7. Replace white rice with cauliflower rice
The texture and appearance of grated cauliflower is very similar to white rice- only it’s much more wholesome! Cook it very lightly so it doesn’t disintegrate and serve plain as demonstrated here or try something a little more exotic, like this Cauliflower Rice and Turmeric Pilaf.
Whether they’re herbivorous or omnivorous, soups are a great way to make sure you get your dinner bowl brimming with veggies. Dedicate one night a week to soup and you’ll be well on your way to filling the quota- and if you cater for leftovers, so much the better for the next day’s lunch! There are a trillion great recipes out there, but this Pumpkin, Coconut and Coriander Soup from our website is pretty satisfying and this Creamy Asparagus Soup from Jamie Oliver is another favourite.

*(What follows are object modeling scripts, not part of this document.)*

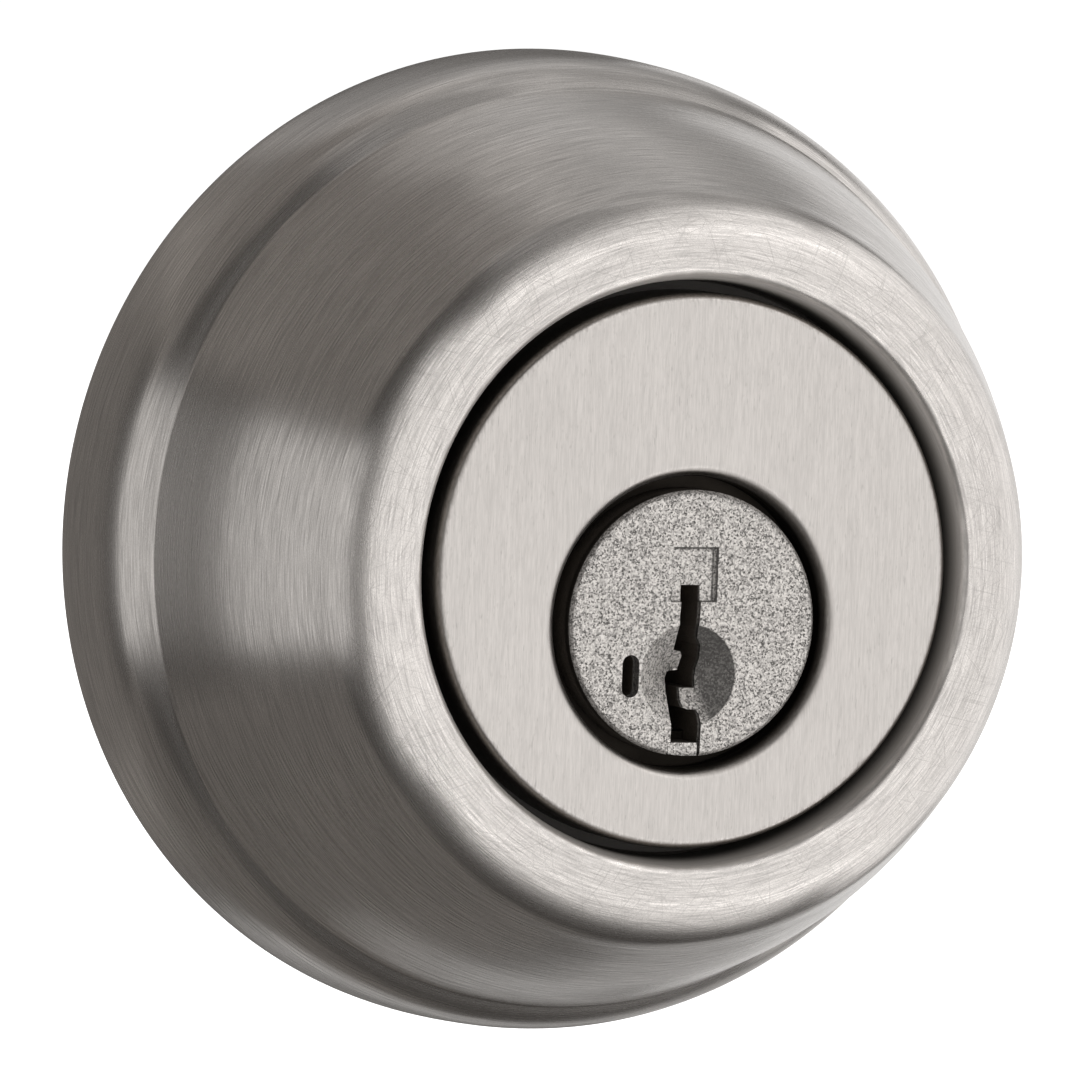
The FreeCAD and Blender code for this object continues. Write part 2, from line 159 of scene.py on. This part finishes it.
def spun_metal(name, base, rough=0.34, cz=0.0, streak=0.16, aniso=0.55, crest=False, gap=None):
    """plated metal finished with a belt running round the axis: short streaks along the circumference"""
    m = Mat(name)
    cx, sz, r, y = polar(m, cz)
    s = m.math("ADD", r, y)
    fine = m.noise(m.vec(m.math("MULTIPLY", cx, 9.0), m.math("MULTIPLY", sz, 9.0), m.math("MULTIPLY", s, 10500.0)), 1.0, 2.0, 0.65)
    mid = m.noise(m.vec(m.math("MULTIPLY", cx, 4.0), m.math("MULTIPLY", sz, 4.0), m.math("MULTIPLY", s, 5200.0)), 1.0, 2.0, 0.6)
    # two more sets lying a few degrees off, so that the streaks cross
    x, yy, z = m.xyz()
    off1 = m.noise(m.vec(m.math("MULTIPLY", x, 250.0), m.math("MULTIPLY", z, 250.0),
                         m.math("MULTIPLY", m.math("ADD", s, m.math("MULTIPLY", x, 0.13)), 11000.0)), 1.0, 1.0, 0.5)
    off2 = m.noise(m.vec(m.math("MULTIPLY", x, 230.0), m.math("MULTIPLY", z, 230.0),
                         m.math("MULTIPLY", m.math("SUBTRACT", s, m.math("MULTIPLY", z, 0.15)), 9500.0)), 1.0, 1.0, 0.5)
    off = m.math("MULTIPLY", m.math("ADD", off1, off2), 0.5)
    sand = m.noise(m.vec(m.math("MULTIPLY", x, 9000.0), m.math("MULTIPLY", yy, 9000.0), m.math("MULTIPLY", z, 9000.0)), 1.0, 1.0, 0.5)
    broad = m.noise(m.vec(m.math("MULTIPLY", x, 55.0), m.math("MULTIPLY", yy, 110.0), m.math("MULTIPLY", z, 55.0)), 1.0, 2.0, 0.5)
    h = m.math("ADD", m.math("MULTIPLY", fine, 0.56), m.math("ADD", m.math("MULTIPLY", mid, 0.20), m.math("MULTIPLY", off, 0.24)))
    dark = m.remap(h, 0.38, 0.63, 1.0 - streak, 1.0 + streak * 0.55)
    dark = m.math("MULTIPLY", dark, m.remap(sand, 0.30, 0.70, 0.93, 1.05))
    dark = m.math("MULTIPLY", dark, m.remap(broad, 0.3, 0.7, 0.95, 1.04))
    # sparse deeper scratches
    cut = m.noise(m.vec(m.math("MULTIPLY", cx, 11.0), m.math("MULTIPLY", sz, 11.0), m.math("MULTIPLY", s, 9000.0)), 1.0, 1.0, 0.4)
    cuts = m.remap(cut, 0.71, 0.78, 0.0, 1.0)
    dark = m.math("MULTIPLY", dark, m.remap(cuts, 0.0, 1.0, 1.0, 0.80))
    hair = None
    if crest:
        # hairline scratches from handling and polishing on the front crest, lying in several directions
        ring = m.math("MULTIPLY", m.remap(r, 0.0198, 0.0206, 0.0, 1.0), m.remap(r, 0.0232, 0.0252, 1.0, 0.0))
        lines = None
        for ang, k, seed in ((22.0, 1.0, 3.1), (58.0, 0.9, 7.7), (-12.0, 1.1, 12.4), (104.0, 0.8, 21.0), (-47.0, 0.9, 33.0)):
            a = math.radians(ang)
            u = m.math("ADD", m.math("MULTIPLY", x, math.cos(a)), m.math("MULTIPLY", z, math.sin(a)))
            v = m.math("SUBTRACT", m.math("MULTIPLY", z, math.cos(a)), m.math("MULTIPLY", x, math.sin(a)))
            q = m.noise(m.vec(m.math("MULTIPLY", u, 210.0 * k), m.math("MULTIPLY", v, 9500.0 * k), seed), 1.0, 2.0, 0.5, 0.0)
            q = m.remap(q, 0.60, 0.70, 0.0, 1.0)
            lines = q if lines is None else m.math("MAXIMUM", lines, q)
        hair = m.math("MULTIPLY", lines, ring)
        dark = m.math("MULTIPLY", dark, m.remap(hair, 0.0, 1.0, 1.0, 0.84))
    col = m.mix(m.remap(dark, 0.5, 1.25, 0.0, 1.0), scaled(base, 0.5), scaled(base, 1.25))
    metal = 1.0
    if gap:
        # unpolished, tarnished metal inside the narrow gap: r below gap[0], deeper than gap[1]; further down, its
        # colour fades to near black as painted shade
        g = m.math("MULTIPLY", m.remap(m.math("ADD", r, m.math("MULTIPLY", m.math("SUBTRACT", off, 0.5), 0.0006)), gap[0], gap[0] - 0.0007, 0.0, 1.0), m.remap(y, gap[1] - 0.0006, gap[1] + 0.0006, 0.0, 1.0))
        # painted shade: the tarnished colour goes darker the deeper the point lies in the gap
        deep = m.mix(m.remap(y, gap[1] + 0.0004, gap[1] + 0.0024, 0.0, 1.0), (0.30, 0.278, 0.256, 1.0), (0.045, 0.040, 0.035, 1.0))
        col = m.mix(g, col, deep)
        metal = m.remap(g, 0.0, 1.0, 1.0, 0.35)
    rg = m.math("ADD", m.remap(h, 0.35, 0.65, rough + 0.05, rough - 0.05), m.math("MULTIPLY", cuts, 0.08))
    if gap:
        rg = m.math("ADD", rg, m.math("MULTIPLY", g, 0.2))
    hh = h if hair is None else m.math("SUBTRACT", h, m.math("MULTIPLY", hair, 0.35))
    n = m.bump(hh, 0.5, 0.000011)
    tan = m.n("ShaderNodeTangent", direction_type="RADIAL", axis="Y")
    return m.done(col, rg, n, metallic=metal, aniso=aniso, tangent=tan.outputs[0])


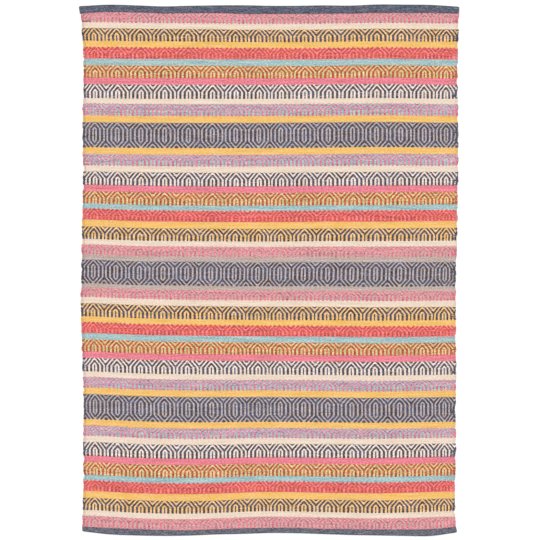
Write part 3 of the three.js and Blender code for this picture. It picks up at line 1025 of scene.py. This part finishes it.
lint = put(tree, "ShaderNodeTexVoronoi", {
    "Vector": fuzz, "Scale": 1 / lint_spacing}, voronoi_dimensions="2D")
chosen = put(tree, "ShaderNodeSeparateColor", {0: lint["Color"]}) < 0.16
specks = (lint["Distance"] < lint_size / lint_spacing) * chosen
colour = mix(specks * 0.85, colour, linear(214, 204, 200))
# Painted shade: dark and greenish along the fold and at the turned-in ends.
painted_fold_shade = work("MAXIMUM", ramp(abs(spot[1]), 8, 3.6), ramp(spot[2], 3.2, 1.2))
colour = mix(painted_fold_shade * 0.7, colour, linear(58, 78, 74))
surfaced(tree, {
    "Base Color": colour, "Roughness": 0.9, "Specular IOR Level": 0.2, "Sheen Weight": 0.1,
    "Sheen Roughness": 0.5}, twill * 0.5 + pale, strength=0.5, depth=0.2)

# The stitches are of dark thread, a short running stitch that shows above and below.
stitch_pitch = 4.6
stitch_length = 3.6
thread_thickness = 0.8
stitch_seed = 11
thread, tree = new_material("seam_thread")
strands = noise(put(tree, "ShaderNodeTexCoord")["Object"], 900, 2)
surfaced(tree, {
    "Base Color": mix(strands, linear(38, 40, 54), linear(72, 74, 92)), "Roughness": 0.6,
    "Specular IOR Level": 0.3})

seam, given = mesh_group(
    "running_stitch", ("Pitch", "Float", stitch_pitch * mm), ("Stitch length", "Float", stitch_length * mm),
    ("Thread", "Float", thread_thickness * mm), ("Seed", "Int", stitch_seed))
line = put(seam, "GeometryNodeMeshToCurve", {0: given["Geometry"]})
line = put(seam, "GeometryNodeResampleCurve", {"Curve": line, "Length": given["Pitch"]}, mode="LENGTH")
tangent = put(seam, "GeometryNodeInputTangent")
turn = put(seam, "FunctionNodeAlignRotationToVector", {"Vector": tangent}, axis="X")
stitch = put(seam, "GeometryNodeMeshUVSphere", {"Segments": 6, "Rings": 4, "Radius": 0.5})
stitch = reshaped(stitch, Rotation=(0, np.pi / 2, 0))
stitch = reshaped(stitch, Scale=vector(given["Stitch length"], given["Thread"], given["Thread"] * 0.7))
uneven = put(seam, "FunctionNodeRandomValue", {
    0: (0.85, 0.9, 0.9), 1: (1.1, 1.15, 1.1), "Seed": given["Seed"]}, data_type="FLOAT_VECTOR")
stitches = copies(line, stitch, turn, uneven)
stitches = put(seam, "GeometryNodeSetMaterial", {"Geometry": stitches, "Material": thread})
put(seam, "NodeGroupOutput", {0: stitches})

for name, tape in tapes.items():
    mesh, cut_width = tape_mesh(name, tape)
    mesh.materials.append(binding)
    piece = placed(f"{name}_tape", mesh)
    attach(piece, "root")
    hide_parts(f"{name}_binding")

    line = np.arange(tape["left"] + corner_round, tape["right"] - corner_round, 5)
    along = tape_edge_along(tape["side"], line) + tape["side"] * seam_inset - outline_middle
    above, below = [np.stack([line, along, 0 * line + height], axis=1) for height in (
        binding_thickness - seam_depth + 0.12, seam_depth - 0.05)]
    edges = [(k, k + 1) for k in range(2 * len(line) - 1) if k != len(line) - 1]
    mesh = bpy.data.meshes.new(f"{name}_stitches")
    mesh.from_pydata((np.concatenate([above, below]) * mm).tolist(), edges, [])
    sewing = placed(f"{name}_stitches", mesh)
    applied(sewing, seam, pitch=stitch_pitch * mm, stitch_length=stitch_length * mm,
            thread=thread_thickness * mm, seed=stitch_seed)
    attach(sewing, "root")
    cut_width * mm


# The floor is a plain pale sheet, and the light is soft: a white room and one wide lamp.
floor_gap = 0.3
bpy.ops.mesh.primitive_plane_add(size=30, location=(0, 0, -floor_gap * mm))
floor = bpy.context.object
floor.name = "floor"
material, tree = new_material("pale_floor")
white = (1, 1, 1, 1)
surfaced(tree, {
    "Base Color": white, "Roughness": 0.9, "Specular IOR Level": 0, "Emission Color": white,
    "Emission Strength": 0.08})
floor.data.materials.append(material)

# The room is brightest low down, where the floor meets it.
room = bpy.data.worlds.new("white_room")
room.use_nodes = True
upwards = parts(put(room.node_tree, "ShaderNodeTexCoord")["Generated"])[2]
walls = room.node_tree.nodes["Background"]
walls.inputs["Color"].default_value = white
room.node_tree.links.new(ramp(upwards, 0.05, 0.3, 1, 0.79).socket, walls.inputs["Strength"])
bpy.context.scene.world = room

lamp = placed("wide_lamp", bpy.data.lights.new("wide_lamp", "SUN"))
lamp.data.energy = 1.1
lamp.data.angle = 0.5
lamp.rotation_euler = (-0.55, -0.45, 0)

bpy.context.scene.view_settings.view_transform = "Standard"
bpy.context.scene.view_settings.look = "None"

9. Serve sweet potatoes as a starch with curries
This is another rice and/or noodle replacer, the sweet flesh of sweet potatoes being a great foil to spices. You can either combine chunks of sweet potato in the curry as we have in this recipe for Red Lentil Daal or roast tubers whole and serve them split with the sauce poured over the top- kind of like a fancy jacket potato! Toss small to medium sized sweet potatoes in a 180°C oven for 45 minutes to an hour, until soft, and you’re good to go.
10. Add veggies to your dessert
Carrot Cake? Chocolate Beet Cake? Spice-kissed Pumpkin Pie? Sweet Potato Pound Cake? Well hello! Adding vegetables to the final course certainly doesn’t mean skipping on indulgence- in fact, the addition of grated or roasted veg gives baked goods irresistible moistness and texture.